--- BEGIN Data block ---
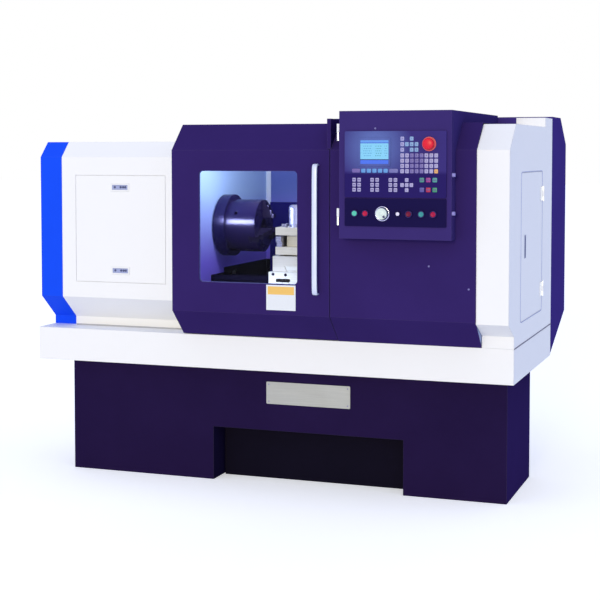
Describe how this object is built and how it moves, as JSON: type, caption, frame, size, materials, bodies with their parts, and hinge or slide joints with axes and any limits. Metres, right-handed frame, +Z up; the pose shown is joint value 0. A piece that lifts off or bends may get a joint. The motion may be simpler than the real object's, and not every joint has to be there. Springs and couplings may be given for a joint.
{
  "type": "cnc turning lathe",
  "caption": "Flat-bed turning lathe with a full guard, sliding window door, swinging control box, chuck, saddle, tool post, tailstock and rear cabinet.",
  "frame": {"origin": "centre of the whole machine's box, on the floor", "axes": "+X runs along the machine from headstock to tailstock, -Y faces the operator, +Z is up"},
  "size_m": [2.25, 1.58, 1.661],
  "materials": {
    "white_paint": "satin",
    "purple_paint": "satin",
    "stand_paint": "satin",
    "blue_paint": "satin",
    "inner_paint": "satin",
    "cast_iron": "cast",
    "ground_steel": "ground",
    "dark_steel": "blued",
    "chuck_steel": "polished",
    "plate_metal": "brushed",
    "handle_metal": "anodised",
    "glass": "clear",
    "rubber": "matte",
    "label_film": "gloss",
    "black_plastic": "matte",
    "panel_plastic": "matte",
    "screen_face": "gloss",
    "key_plastic": "matte",
    "yellow_plastic": "matte",
    "red_plastic": "gloss",
    "green_plastic": "gloss",
    "teal_plastic": "gloss",
    "dark_red_plastic": "gloss",
    "wheel_plastic": "matte",
    "motor_paint": "satin"
  },
  "bodies": {
    "frame": {"base_stand": "stand_paint", "coolant_tank": "motor_paint", "machine_plate": "plate_metal", "chip_tray": "white_paint", "headstock_cover": "white_paint", "end_cover": "blue_paint", "work_space_walls": "inner_paint", "rear_splash": "purple_paint", "door_rails": "ground_steel", "front_cover": "purple_paint", "end_guard": "white_paint", "cabinet": "purple_paint", "control_box": "purple_paint", "fixed_hinges": "white_paint", "electrics": "plate_metal", "bed": "cast_iron", "headstock": "cast_iron", "drive_motors": "motor_paint", "drive_belt": "rubber"},
    "sliding_door": {"door_panel": "purple_paint", "door_glass": "glass", "window_gasket": "rubber", "door_handle": "handle_metal", "door_label": "label_film"},
    "access_door": {"access_panel": "white_paint"},
    "lower_paddle": {"lower_latch": "white_paint"},
    "upper_paddle": {"upper_latch": "white_paint"},
    "side_access": {"side_door": "white_paint", "side_door_pull": "black_plastic"},
    "cabinet_access": {"cabinet_door": "purple_paint"},
    "cabinet_lever": {"cabinet_latch": "black_plastic"},
    "control_door": {"box_door": "purple_paint", "keypad_unit": "panel_plastic", "screen": "screen_face", "keypad_keys": "key_plastic", "button_panel": "black_plastic", "estop_ring": "yellow_plastic"},
    "estop": {"estop_button": "red_plastic"},
    "pulse_dial": {"pulse_wheel": "wheel_plastic"},
    "start_cap": {"start_button": "green_plastic"},
    "stop_cap": {"stop_button": "red_plastic"},
    "hold_cap": {"hold_button": "dark_red_plastic"},
    "coolant_cap": {"coolant_button": "teal_plastic"},
    "reset_cap": {"reset_button": "red_plastic"},
    "spindle_group": {"spindle": "chuck_steel", "chuck_body": "chuck_steel"},
    "motor_drive": {"motor_pulley": "dark_steel"},
    "jaw_1": {"chuck_jaw_1": "dark_steel"},
    "jaw_2": {"chuck_jaw_2": "dark_steel"},
    "jaw_3": {"chuck_jaw_3": "dark_steel"},
    "carriage": {"saddle": "ground_steel"},
    "long_screw": {"ball_screw": "ground_steel"},
    "slide_rest": {"cross_slide": "ground_steel"},
    "short_screw": {"cross_screw": "ground_steel"},
    "turret": {"tool_post": "ground_steel", "turning_tools": "dark_steel", "turret_cap": "black_plastic"},
    "tail": {"tailstock": "cast_iron"},
    "quill_group": {"quill": "ground_steel"},
    "centre": {"live_centre": "chuck_steel"}
  },
  "joints": [
    {"name": "door_slide", "type": "slide", "parent": "frame", "child": "sliding_door", "axis": [-1, 0, 0], "range_m": [0, 0.64]},
    {"name": "access_panel_pull", "type": "slide", "parent": "frame", "child": "access_door", "axis": [0, -1, 0], "range_m": [0, 0.08]},
    {"name": "lower_latch_lift", "type": "hinge", "parent": "access_door", "child": "lower_paddle", "pos_m": [-0.712, -0.5415, 0.9562], "axis": [-1, 0, 0], "range_deg": [0, 60]},
    {"name": "upper_latch_lift", "type": "hinge", "parent": "access_door", "child": "upper_paddle", "pos_m": [-0.712, -0.5415, 1.3392], "axis": [-1, 0, 0], "range_deg": [0, 60]},
    {"name": "side_door_swing", "type": "hinge", "parent": "frame", "child": "side_access", "pos_m": [1.12, 0.08675, 1.088], "axis": [0, 0, 1], "range_deg": [0, 110]},
    {"name": "cabinet_door_swing", "type": "hinge", "parent": "frame", "child": "cabinet_access", "pos_m": [0.043, 0.778, 1.12], "axis": [0, 0, 1], "range_deg": [0, 115]},
    {"name": "cabinet_latch_turn", "type": "hinge", "parent": "cabinet_access", "child": "cabinet_lever", "pos_m": [1.025, 0.779, 1.12], "axis": [0, 1, 0], "range_deg": [0, 90]},
    {"name": "control_door_swing", "type": "hinge", "parent": "frame", "child": "control_door", "pos_m": [0.407, -0.741, 1.396], "axis": [0, 0, -1], "range_deg": [0, 105]},
    {"name": "estop_press", "type": "slide", "parent": "control_door", "child": "estop", "axis": [0, 1, 0], "range_m": [0, 0.005]},
    {"name": "pulse_wheel_turn", "type": "hinge", "parent": "control_door", "child": "pulse_dial", "pos_m": [0.604, -0.771, 1.2379], "axis": [0, 1, 0], "continuous": true},
    {"name": "start_press", "type": "slide", "parent": "control_door", "child": "start_cap", "axis": [0, 1, 0], "range_m": [0, 0.003], "stiffness_N_per_m": 300},
    {"name": "stop_press", "type": "slide", "parent": "control_door", "child": "stop_cap", "axis": [0, 1, 0], "range_m": [0, 0.003], "stiffness_N_per_m": 300},
    {"name": "hold_press", "type": "slide", "parent": "control_door", "child": "hold_cap", "axis": [0, 1, 0], "range_m": [0, 0.003], "stiffness_N_per_m": 300},
    {"name": "coolant_press", "type": "slide", "parent": "control_door", "child": "coolant_cap", "axis": [0, 1, 0], "range_m": [0, 0.003], "stiffness_N_per_m": 300},
    {"name": "reset_press", "type": "slide", "parent": "control_door", "child": "reset_cap", "axis": [0, 1, 0], "range_m": [0, 0.003], "stiffness_N_per_m": 300},
    {"name": "spindle_turn", "type": "hinge", "parent": "frame", "child": "spindle_group", "pos_m": [-0.325, -0.216, 1.149], "axis": [1, 0, 0], "continuous": true},
    {"name": "motor_turn", "type": "hinge", "parent": "frame", "child": "motor_drive", "pos_m": [-0.969, 0.056, 0.846], "axis": [1, 0, 0], "continuous": true},
    {"name": "jaw_1_slide", "type": "slide", "parent": "spindle_group", "child": "jaw_1", "axis": [0, 0, 1], "range_m": [-0.01, 0.01]},
    {"name": "jaw_2_slide", "type": "slide", "parent": "spindle_group", "child": "jaw_2", "axis": [0, 0.866, -0.5], "range_m": [-0.01, 0.01]},
    {"name": "jaw_3_slide", "type": "slide", "parent": "spindle_group", "child": "jaw_3", "axis": [0, -0.866, -0.5], "range_m": [-0.01, 0.01]},
    {"name": "saddle_travel", "type": "slide", "parent": "frame", "child": "carriage", "axis": [1, 0, 0], "range_m": [-0.01, 0.1]},
    {"name": "ball_screw_turn", "type": "hinge", "parent": "frame", "child": "long_screw", "pos_m": [0.275, -0.416, 0.85], "axis": [1, 0, 0], "continuous": true},
    {"name": "cross_travel", "type": "slide", "parent": "carriage", "child": "slide_rest", "axis": [0, 1, 0], "range_m": [-0.03, 0.09]},
    {"name": "cross_screw_turn", "type": "hinge", "parent": "carriage", "child": "short_screw", "pos_m": [0.133, -0.266, 0.9683], "axis": [0, 1, 0], "continuous": true},
    {"name": "tool_post_index", "type": "hinge", "parent": "slide_rest", "child": "turret", "pos_m": [0.115, -0.366, 1.1], "axis": [0, 0, 1], "continuous": true},
    {"name": "tailstock_travel", "type": "slide", "parent": "frame", "child": "tail", "axis": [1, 0, 0], "range_m": [-0.06, 0.02]},
    {"name": "quill_travel", "type": "slide", "parent": "tail", "child": "quill_group", "axis": [-1, 0, 0], "range_m": [0, 0.08]},
    {"name": "live_centre_turn", "type": "hinge", "parent": "quill_group", "child": "centre", "pos_m": [0.595, -0.216, 1.149], "axis": [1, 0, 0], "continuous": true}
  ],
  "couplings": [
    {"joint": "motor_turn", "follows": "spindle_turn", "ratio": 1.6935},
    {"joint": "jaw_2_slide", "follows": "jaw_1_slide", "ratio": 1},
    {"joint": "jaw_3_slide", "follows": "jaw_1_slide", "ratio": 1},
    {"joint": "ball_screw_turn", "follows": "saddle_travel", "rad_per_m": 628.32},
    {"joint": "cross_screw_turn", "follows": "cross_travel", "rad_per_m": 1256.6}
  ]
}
--- END Data block ---
Whichever lines contain the string "bodies", select and copy them.

## The solution
Describe how this object is built and how it moves, as JSON: type, caption, frame, size, materials, bodies with their parts, and hinge or slide joints with axes and any limits. Metres, right-handed frame, +Z up; the pose shown is joint value 0. A piece that lifts off or bends may get a joint. The motion may be simpler than the real object's, and not every joint has to be there. Springs and couplings may be given for a joint.
  "bodies": {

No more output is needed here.